***** EXTRACTED INFORMATION *****

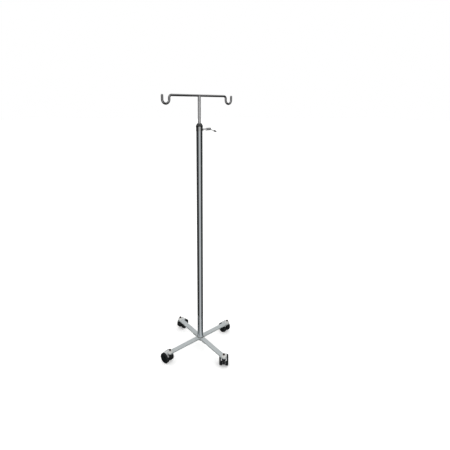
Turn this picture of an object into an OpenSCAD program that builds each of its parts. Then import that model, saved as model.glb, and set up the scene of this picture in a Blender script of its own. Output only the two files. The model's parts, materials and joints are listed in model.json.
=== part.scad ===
// IV drip stand: a telescopic pole with a two-hook bar on a four-arm rolling base.
// Millimetres, +Z up. The origin is on the floor, under the pole's axis.
// The hook bar and one pair of base arms lie along X, the other pair along Y.

/* [Base] */
// Distance from the pole's axis to each caster's swivel axis
swivel_radius = 163; // [140:1:260]
// Width of a base arm
arm_w = 21; // [20:1:26]
// Thickness of a base arm
arm_h = 5; // [5:0.5:8]
// Height of the arms' undersides above the floor
arm_bottom = 49; // [47:0.5:60]
// Thickness of the strap welded under the crossing
strap_t = 3; // [2:0.5:4]
// Length of the strap, which ties the two half arms together
strap_l = 90; // [60:1:120]

/* [Casters] */
// Diameter of a caster wheel over its tread
wheel_d = 45; // [40:1:45]
// Width of one wheel
wheel_w = 13.5; // [10:0.5:14]
// Distance from the swivel axis to the wheel axle
trail = 19; // [16:0.5:20]
// Thickness of the caster body between the two wheels
body_t = 11; // [10.5:0.5:13]
// Direction in which the left caster trails, in degrees from +X
turn_left = 101; // [0:1:359]
// Direction in which the front caster trails
turn_front = 48; // [0:1:359]
// Direction in which the right caster trails
turn_right = 92; // [0:1:359]
// Direction in which the back caster trails
turn_back = 19; // [0:1:359]

/* [Pole] */
// Outer diameter of the fixed outer tube
tube_d = 25.4; // [25:0.1:25.4]
// Wall thickness of the outer tube
tube_wall = 1.5; // [1.4:0.1:1.5]
// Height of the collar's top above the floor
collar_top = 1016; // [700:1:1020]
// Diameter of the sliding inner rod
rod_d = 12; // [11:0.5:12.7]

/* [Hook bar] */
// Height of the bar's axis with the rod as stored
bar_z = 1123; // [1110:1:1175]
// Diameter of the bar
bar_d = 9; // [8:0.5:10]
// Distance from the pole's axis to each upright hook tip
tip_x = 168; // [120:1:220]
// Bend radius of a hook's U, to the bar's centre line
hook_r = 15; // [13:0.5:20]
// Depth of a hook, from the bar's axis to the lowest centre line
hook_depth = 31; // [30:1:45]
// Height of a hook's tip above the bar's axis
tip_rise = 3; // [2:1:15]

/* [Clamp] */
// Distance from the collar's top down to the clamp screw's axis
clamp_drop = 24; // [20:1:24]
// Diameter of the clamp screw
screw_d = 8; // [6:0.5:8]
// Outer end of the boss, from the pole's axis
boss_end = 19; // [18:1:24]
// Inner end of the clamp screw's hub, from the pole's axis
hub_from = 33; // [26:1:36]
// Length of the clamp screw's hub
hub_l = 24; // [20:1:28]
// Angle by which the lever droops from the screw's axis
lever_droop = 18; // [10:1:22]
// Length of the lever, from its root inside the hub to its tip
lever_l = 40; // [36:1:60]

/* [Hidden] */
$fn = 64;

eps = 0.5;         // how far a cutting shape runs past a face
seat = 0.02;       // gap round a piece that is seated in another and doesn't move
running = 0.05;    // radial clearance of a running fit
free_gap = 0.3;    // gap between faces that move past each other

// Base
arm_top = arm_bottom + arm_h;
strap_round = 2;
stem_d = 8;
stem_bottom = 26;
race_d = 18;
race_t = 1.2;
stem_hole_r = stem_d / 2 + 0.15;
washer_t = 1.6;
washer_d = 20;
nut_flats = 13;
nut_h = 6.5;
stem_rise = 4;
stem_tip_h = 1;
bolt_d = 10;
bolt_flats = 17;
bolt_head_h = 6.4;
hub_washer_d = 24;
hub_washer_t = 2;

// Casters
wheel_r = wheel_d / 2;
wheel_gap = 0.5;
tyre_t = 4;
core_r = wheel_r - tyre_t;
tyre_round = 2.5;
tyre_seat = 0.1;
tyre_inset = 0.4;
axle_r = 3;
axle_l = body_t + 2 * (wheel_gap + wheel_w) - 2;
cap_skin = 0.8;
dish_depth = 3;
dish_in_r = 8;
dish_out_r = core_r - 2.5;
web_r = wheel_r - 3;
hood_in_r = wheel_r + 0.6;
hood_out_r = wheel_r + 1.6;
hood_w = body_t + 14;
hood_from = 62;
hood_to = 150;
hood_seat = body_t / 2 + seat;
socket_half = 8;
body_top = arm_bottom - race_t - free_gap;
neck_r = 8;
neck_h = 2.4;
body_shoulder = 1.2;

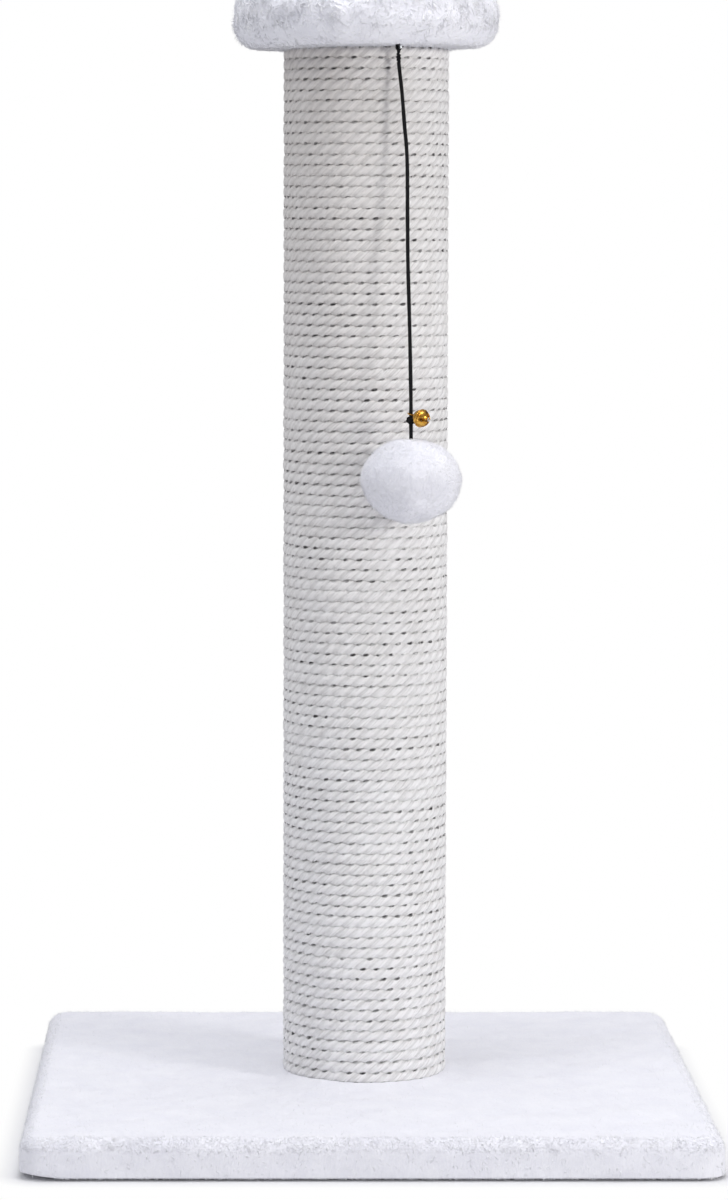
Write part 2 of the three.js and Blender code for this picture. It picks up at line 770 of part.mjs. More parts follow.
/** A small knot, pulled tight: a ball with a waist round its middle. */
function knotShape(radius) {
  return turned([
    [0, -radius], [radius * 0.7, -radius * 0.75], [radius, -radius * 0.35], [radius * 0.86, 0],
    [radius, radius * 0.35], [radius * 0.7, radius * 0.75], [0, radius],
  ], 10);
}

function circleShape(radius, sides) {
  const corners = Array.from({ length: sides }, (_, i) => {
    const angle = i * 2 * Math.PI / sides;
    return new THREE.Vector2(radius * Math.cos(angle), radius * Math.sin(angle));
  });
  return new THREE.Shape(corners);
}

function elasticAlong(points, steps) {
  return new THREE.ExtrudeGeometry(circleShape(elasticRadius, 8), {
    steps,
    bevelEnabled: false,
    extrudePath: new THREE.CatmullRomCurve3(points),
  });
}

/** A group at a place whose +Z points along a direction and whose +Y leans to a second one. */
function facing(place, up, side) {
  const z = up.clone().normalize();
  const y = side.clone().addScaledVector(z, -side.dot(z)).normalize();
  const x = y.clone().cross(z);
  const group = new THREE.Group();
  group.quaternion.setFromRotationMatrix(new THREE.Matrix4().makeBasis(x, y, z));
  group.position.copy(place);
  return group;
}

function ball(cordDirection) {
  const group = facing(ballPlace, cordDirection.clone().negate(), outward);
  const channel = elasticRadius + clearance + 0.1;
  const outer = [ballWidth / 2, ballHeight / 2];
  const inner = outer.map((half) => half - ballCoverThickness);
  const cover = turned([
    ...ellipseSide(...outer, channel, 12),
    ...ellipseSide(...inner, channel, 7).reverse(),
  ], ballFacets);
  group.add(piece('ball_plush_cover', cover, 'plush'));

  const fill = inner.map((half) => half - clearance);
  const cavity = ballKnotRadius + 2 * clearance;
  const filling = turned([
    ...ellipseSide(...fill, channel, 7),
    ...ellipseSide(cavity, cavity, channel, 4).reverse(),
  ], ballFacets);
  group.add(piece('ball_filling', filling, 'wadding'));
  group.add(piece('ball_knot', knotShape(ballKnotRadius), 'elastic'));
  return group;
}

/** The bell's upper half, open at its top for the eye's stem, with a rim round its middle. */
function upperBell(opening) {
  const inner = bellRadius - bellWall;
  const [rimRadius, half] = [bellRadius + bellRimWidth, clearance / 2];
  const degrees = THREE.MathUtils.radToDeg;
  return turned([
    [rimRadius, half],
    [rimRadius, half + bellWall],
    ...arc(0, 0, bellRadius, degrees(Math.asin((half + bellWall) / bellRadius)),
      degrees(Math.acos(opening / bellRadius)), 4),
    ...arc(0, 0, inner, degrees(Math.acos(opening / inner)), degrees(Math.asin(half / inner)), 4),
    [rimRadius, half],
  ], bellFacets);
}

/** The bell's lower half, a bowl with the same rim. */
function lowerBell() {
  const inner = bellRadius - bellWall;
  const [rimRadius, half] = [bellRadius + bellRimWidth, clearance / 2];
  const degrees = THREE.MathUtils.radToDeg;
  return turned([
    ...arc(0, 0, bellRadius, -90, -degrees(Math.asin((half + bellWall) / bellRadius)), 4),
    [rimRadius, -half - bellWall],
    [rimRadius, -half],
    ...arc(0, 0, inner, -degrees(Math.asin(half / inner)), -90, 4),
  ], bellFacets);
}

function bell(cordDirection) {
  const up = bellEyePlace.clone().sub(bellPlace);
  const group = facing(bellPlace, up, cordDirection);
  const stemHole = bellStemRadius + clearance;
  group.add(piece('bell_upper_shell', upperBell(stemHole), 'gold'));

  const { width, length, holeRadius } = bellSlot;
  const slots = [0, 1].flatMap((turn) => [
    block(length, width, -bellRadius - 1, 0),
    disc(holeRadius, -bellRadius - 1, 0, 8).translate(length / 2, 0, 0),
    disc(holeRadius, -bellRadius - 1, 0, 8).translate(-length / 2, 0, 0),
  ].map((shape) => shape.rotateZ(turn * Math.PI / 2)));
  const belowRim = block(4 * bellRadius, 4 * bellRadius, -2 * bellRadius, -clearance - 2 * bellWall);
  const openings = slots.map((slot) => toGeometry(toSolid(slot).intersect(toSolid(belowRim))));
  group.add(piece('bell_lower_shell', cut(lowerBell(), ...openings), 'gold'));

  const eyeDistance = up.length();
  const loop = new THREE.TorusGeometry(bellEyeRadius, bellWireRadius, 6, 12).rotateX(Math.PI / 2);
  const stemBottom = bellRadius - bellWall - 2 * clearance;
  const stem = disc(bellStemRadius, stemBottom, eyeDistance - bellEyeRadius, 8);
  const foot = disc(bellStemRadius + 0.9, stemBottom - 0.4, stemBottom, 8);
  group.add(piece('bell_eye', join(loop.translate(0, 0, eyeDistance), stem, foot), 'gold'));
  return group;
}

function toy() {
  const group = new THREE.Group();
  group.position.copy(toyAnchor);
  const down = new THREE.Vector3(0, 0, -1);

  const loop = new THREE.TorusGeometry(loopRadius, elasticRadius, 8, 12)
    .rotateX(Math.PI / 2)
    .rotateZ(toyAzimuth);
  group.add(piece('elastic_loop', loop, 'elastic'));
  const topKnotDepth = loopRadius + elasticRadius + clearance + topKnotRadius;
  const topKnot = knotShape(topKnotRadius).translate(0, 0, -topKnotDepth);
  group.add(piece('elastic_top_knot', topKnot, 'elastic'));

  const route = elasticRoute.map(([x, y, z]) => new THREE.Vector3(x, y, z));
  group.add(piece('elastic_cord', elasticAlong(route, 38), 'elastic'));

  const lowerKnot = knotShape(lowerKnotRadius)
    .translate(lowerKnotPlace.x, lowerKnotPlace.y, lowerKnotPlace.z);
  group.add(piece('elastic_lower_knot', lowerKnot, 'elastic'));

  const cordDirection = ballPlace.clone().sub(lowerKnotPlace).normalize();
  const tailStart = lowerKnotPlace.clone()
    .addScaledVector(cordDirection, lowerKnotRadius + clearance);
  const tailEnd = ballPlace.clone().addScaledVector(cordDirection, -ballKnotRadius - clearance);
  group.add(piece('elastic_tail', elasticAlong([tailStart, tailEnd], 4), 'elastic'));

  group.add(ball(cordDirection));
  group.add(bell(cordDirection));
  const peaDrop = bellRadius - bellWall - peaRadius - 1.5 * clearance;
  const pea = new THREE.SphereGeometry(peaRadius, 8, 6)
    .translate(bellPlace.x, bellPlace.y, bellPlace.z)
    .translate(0, 0, down.z * peaDrop);
  group.add(piece('bell_pea', pea, 'steel'));
  return group;
}

const scratchingPost = new THREE.Group();
scratchingPost.name = 'cat_scratching_post';
scratchingPost.add(base(), post(), rope(), platform(), toy());

export default scratchingPost;
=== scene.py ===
"""
Looks of a cat scratching post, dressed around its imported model.

Metres, +Z up. The origin is on the floor on the post's axis, and the front faces -Y. The rope,
the plush covers, the ball, the elastic and the bell are modelled here. The other solids keep their
shape and get a finish.
"""
import json
import math

import bmesh
import bpy
import numpy as np
from mathutils import Matrix, Vector, kdtree

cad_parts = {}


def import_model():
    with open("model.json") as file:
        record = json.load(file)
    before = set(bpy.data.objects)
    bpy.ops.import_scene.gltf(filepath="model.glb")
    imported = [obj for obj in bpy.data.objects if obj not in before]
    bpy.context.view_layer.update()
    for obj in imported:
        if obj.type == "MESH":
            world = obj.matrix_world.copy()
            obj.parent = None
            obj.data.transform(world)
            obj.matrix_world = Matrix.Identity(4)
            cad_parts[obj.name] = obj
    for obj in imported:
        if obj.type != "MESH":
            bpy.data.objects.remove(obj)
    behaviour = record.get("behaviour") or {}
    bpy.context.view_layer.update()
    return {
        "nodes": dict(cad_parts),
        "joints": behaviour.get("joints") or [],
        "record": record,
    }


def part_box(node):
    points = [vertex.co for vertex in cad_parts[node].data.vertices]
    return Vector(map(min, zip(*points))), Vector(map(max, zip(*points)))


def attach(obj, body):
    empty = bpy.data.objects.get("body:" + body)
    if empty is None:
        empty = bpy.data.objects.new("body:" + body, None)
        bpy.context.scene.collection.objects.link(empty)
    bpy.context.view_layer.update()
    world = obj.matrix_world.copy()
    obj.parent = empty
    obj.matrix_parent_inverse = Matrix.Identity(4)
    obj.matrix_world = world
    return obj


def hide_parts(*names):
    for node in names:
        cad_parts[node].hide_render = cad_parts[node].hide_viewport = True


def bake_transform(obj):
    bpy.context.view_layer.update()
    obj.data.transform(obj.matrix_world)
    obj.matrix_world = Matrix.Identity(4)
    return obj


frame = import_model()

MM = 0.001
TAU = 2 * math.pi
FIELD_WAVES = 14            # in a random field over a surface
ONE_POINT = 1e-7            # points nearer to each other than this are one


def in_scene(name, data):
    made = bpy.data.objects.new(name, data)
    bpy.context.scene.collection.objects.link(made)
    return made


# ----- Camera -----

CAMERA_PLACE = Vector((-0.0664, -2.639, 0.5525))
CAMERA_PITCH = math.radians(5.28)       # below the horizon
FOCAL_PIXELS = 4433.0                   # in the photograph's 728 x 1200 frame
FRAME_HEIGHT_PIXELS = 1200.0
PRINCIPAL_X_PIXELS = 254.1
FRAME_MIDDLE_PIXELS = 364.0
SENSOR = 36.0
NEAREST_SEEN = 0.05
FARTHEST_SEEN = 100.0


def camera():
    data = bpy.data.cameras.new("camera")
    data.sensor_width = SENSOR
    data.lens = SENSOR * FOCAL_PIXELS / FRAME_HEIGHT_PIXELS
    data.shift_x = (FRAME_MIDDLE_PIXELS - PRINCIPAL_X_PIXELS) / FRAME_HEIGHT_PIXELS
    data.clip_start = NEAREST_SEEN
    data.clip_end = FARTHEST_SEEN
    body = in_scene("camera", data)
    body.location = CAMERA_PLACE
    body.rotation_euler = (math.pi / 2 - CAMERA_PITCH, 0, 0)
    bpy.context.scene.camera = body


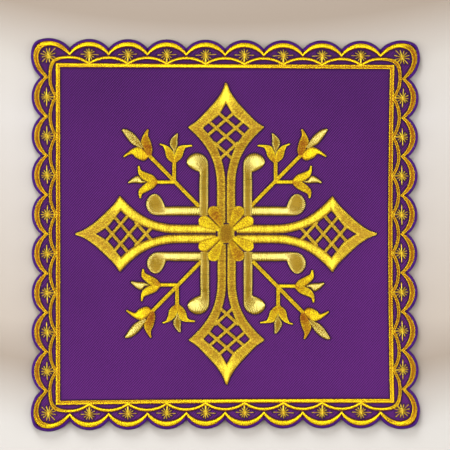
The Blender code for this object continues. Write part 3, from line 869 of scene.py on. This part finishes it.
PALE_PETALS = (
    (((33.3, 35.4), (34.5, 37.4), (36.7, 40.3), (39.5, 42.4), (41.7, 42.9)),
     ((34.0, 34.8), (35.9, 35.7), (38.1, 37.0), (40.2, 39.5), (42.1, 42.4))),
    (((20.4, 32.6), (20.1, 34.2), (19.3, 36.4), (19.3, 38.6), (19.1, 41.0)),
     ((20.8, 32.6), (21.1, 34.2), (22.4, 36.6), (21.8, 38.8), (19.6, 41.0))),
    (((32.4, 21.3), (34.1, 21.8), (35.6, 23.5), (37.6, 22.7), (39.6, 21.0)),
     ((32.4, 21.0), (33.9, 20.6), (35.6, 20.7), (37.6, 20.8), (39.4, 20.5))),
)
# Below the cross the last two pale petals came out a little different.
PALE_PETALS_BELOW = (
    PALE_PETALS[0],
    (((20.4, 32.6), (19.9, 34.2), (19.1, 36.2), (19.2, 38.4), (19.2, 40.4)),
     ((20.8, 32.6), (21.1, 34.2), (22.2, 36.4), (21.4, 38.6), (19.8, 40.5))),
    (((32.4, 21.3), (34.1, 21.6), (35.6, 23.0), (37.6, 22.0), (39.6, 20.1)),
     ((32.4, 20.8), (33.9, 20.2), (35.6, 19.9), (37.6, 19.8), (39.4, 19.5))),
)
SPRAY_SHIFTS = ((-0.2, 0.3), (-0.75, 0.25), (0.45, -0.15), (0.85, -0.65))


def petal_rails(edges, flips):
    """A petal's two edges in one of the quarters."""
    return [mirrored(curve_through(edge, 5), flips, SPRAY_SHIFTS) for edge in edges]


# %% Sew the stems
stems = Embroidery("stems", lily_gold, seed=19)
for flips in MIRRORS:
    for start, stop in STEMS:
        rails = [mirrored(line, flips, SPRAY_SHIFTS) for line in straight_rails(start, stop, STEM_HALF)]
        stems.satin(*rails, rise=0.22, tone=0.8)
stems.sew("golden_thread")

# %% [markdown]
# ## Golden petals
#
# Two bowed petals curl away from each other. Their threads run from edge to edge, so they turn with the
# petal, and the light changes along it. Each petal has a tone of its own, and its heart at the base is
# deeper.

# %% Sew the golden petals
golden_petals = Embroidery("golden_petals", lily_gold, seed=23)
for flips in MIRRORS:
    for edges, tone in zip(GOLD_PETALS, GOLD_PETAL_TONES):
        golden_petals.satin(*petal_rails(edges, flips), rise=0.28, tone=tone, heart=0.7)
golden_petals.sew("golden_thread", *[f"spray_{k}" for k in (1, 2, 3, 4)])

# %% [markdown]
# ## Pale petals
#
# The pale petal in the middle comes last and is padded a little higher, so that it stands before the others.

# %% Sew the pale petals
pale_petals = Embroidery("pale_petals", pale_gold, seed=29)
for flips in MIRRORS:
    for edges in PALE_PETALS if flips[1] > 0 else PALE_PETALS_BELOW:
        pale_petals.satin(*petal_rails(edges, flips), rise=0.34)
pale_petals.sew("pale_gold_thread", *[f"lily_heart_{k}{c}" for k in (1, 2, 3, 4) for c in "abc"])

# %% [markdown]
# ## The rosette
#
# Eight petals lie over the crossing, two in each quarter with a dark gap on the diagonal. They are sewn
# over the bars, so their stitches start higher there, and each has a tone of its own. The oval disc in the
# middle is sewn last. Its threads are level and its tone is the deepest, so it is the darkest gold of all.

# %% Sew the rosette
ROSETTE_TURN = 29.5
PETAL_RUNGS = (
    # out from the centre, half width
    (3.0, 0.75),
    (6.2, 1.5),
    (8.6, 2.15),
    (10.2, 2.4),
    (11.3, 2.2),
    (12.1, 1.5),
    (12.6, 0.5),
)
ROSETTE_TONES = (0.6, 0.55, 0.25, 0.75, 0.65, 0.8, 0.3, 0.8)
OVER_THE_BARS, OVER_THE_PETALS = 0.5, 1.0
DISC_WIDE, DISC_LONG = 3.5, 3.85
rosette = Embroidery("rosette_petals", lily_gold, sides=5, seed=31)
for k, tone in enumerate(ROSETTE_TONES):
    angle = 90 * (k // 2) + (90 - ROSETTE_TURN if k % 2 else ROSETTE_TURN)
    rails = [
        turned(curve_through([(out, half * way) for out, half in PETAL_RUNGS], 4), angle, CROSS_CENTRE)
        for way in (-1, 1)
    ]
    rosette.satin(*rails, rise=0.5, foot=CLOTH_LEVEL + OVER_THE_BARS, tone=tone)
rosette.sew("golden_thread", *[f"rosette_petal_{k}" for k in range(1, 9)])

disc = Embroidery("rosette_disc_thread", old_gold, sides=5, seed=37)
heights = [-0.98 + 1.96 * k / 16 for k in range(17)]
rails = []
for way in (-1, 1):
    rails.append([
        (CROSS_CENTRE[0] + way * DISC_WIDE * math.sqrt(1 - h * h), CROSS_CENTRE[1] + DISC_LONG * h)
        for h in heights
    ])
disc.satin(*rails, rise=0.32, foot=CLOTH_LEVEL + OVER_THE_PETALS, tone=-0.4)
disc.sew("old_gold_thread", "rosette_disc")

# %% [markdown]
# ## The cloth
#
# The cloth is one stiff sheet, cut along the scallops. Its outline is filled with a net of points, finer
# near the thread, because the surface will need them there. A triangulation that keeps the outline's own
# edges joins them.

# %% Fill the outline with a net
NET_STEP = 0.96
HALF_STEPS_OUT = 168
FINE_REACH = 1.0
RIM_CLEARANCE = 0.3
SURELY_INSIDE = 74


def inward_of(outline, inset):
    """The outline drawn in by a distance."""
    moved = []
    for k, (x, y) in enumerate(outline):
        before, after = outline[k - 1], outline[(k + 1) % len(outline)]
        along = Vector((after[0] - before[0], after[1] - before[1])).normalized()
        moved.append((x + along.y * inset, y - along.x * inset))
    return moved


def inside(x, y, outline):
    """True if a point lies within the outline."""
    odd = False
    for (ax, ay), (bx, by) in zip(outline, outline[1:] + outline[:1]):
        if (ay > y) != (by > y) and x < (bx - ax) * (y - ay) / (by - ay) + ax:
            odd = not odd
    return odd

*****

TASK TO COMPLETE:
The lines to return run from the one containing "group.add(ball(cordDirection));" down to the one containing "points = [vertex.co"; give them exactly, both included, and no others.

WRITTEN REPLY:
  group.add(ball(cordDirection));
  group.add(bell(cordDirection));
  const peaDrop = bellRadius - bellWall - peaRadius - 1.5 * clearance;
  const pea = new THREE.SphereGeometry(peaRadius, 8, 6)
    .translate(bellPlace.x, bellPlace.y, bellPlace.z)
    .translate(0, 0, down.z * peaDrop);
  group.add(piece('bell_pea', pea, 'steel'));
  return group;
}

const scratchingPost = new THREE.Group();
scratchingPost.name = 'cat_scratching_post';
scratchingPost.add(base(), post(), rope(), platform(), toy());

export default scratchingPost;
=== scene.py ===
"""
Looks of a cat scratching post, dressed around its imported model.

Metres, +Z up. The origin is on the floor on the post's axis, and the front faces -Y. The rope,
the plush covers, the ball, the elastic and the bell are modelled here. The other solids keep their
shape and get a finish.
"""
import json
import math

import bmesh
import bpy
import numpy as np
from mathutils import Matrix, Vector, kdtree

cad_parts = {}


def import_model():
    with open("model.json") as file:
        record = json.load(file)
    before = set(bpy.data.objects)
    bpy.ops.import_scene.gltf(filepath="model.glb")
    imported = [obj for obj in bpy.data.objects if obj not in before]
    bpy.context.view_layer.update()
    for obj in imported:
        if obj.type == "MESH":
            world = obj.matrix_world.copy()
            obj.parent = None
            obj.data.transform(world)
            obj.matrix_world = Matrix.Identity(4)
            cad_parts[obj.name] = obj
    for obj in imported:
        if obj.type != "MESH":
            bpy.data.objects.remove(obj)
    behaviour = record.get("behaviour") or {}
    bpy.context.view_layer.update()
    return {
        "nodes": dict(cad_parts),
        "joints": behaviour.get("joints") or [],
        "record": record,
    }


def part_box(node):
    points = [vertex.co for vertex in cad_parts[node].data.vertices]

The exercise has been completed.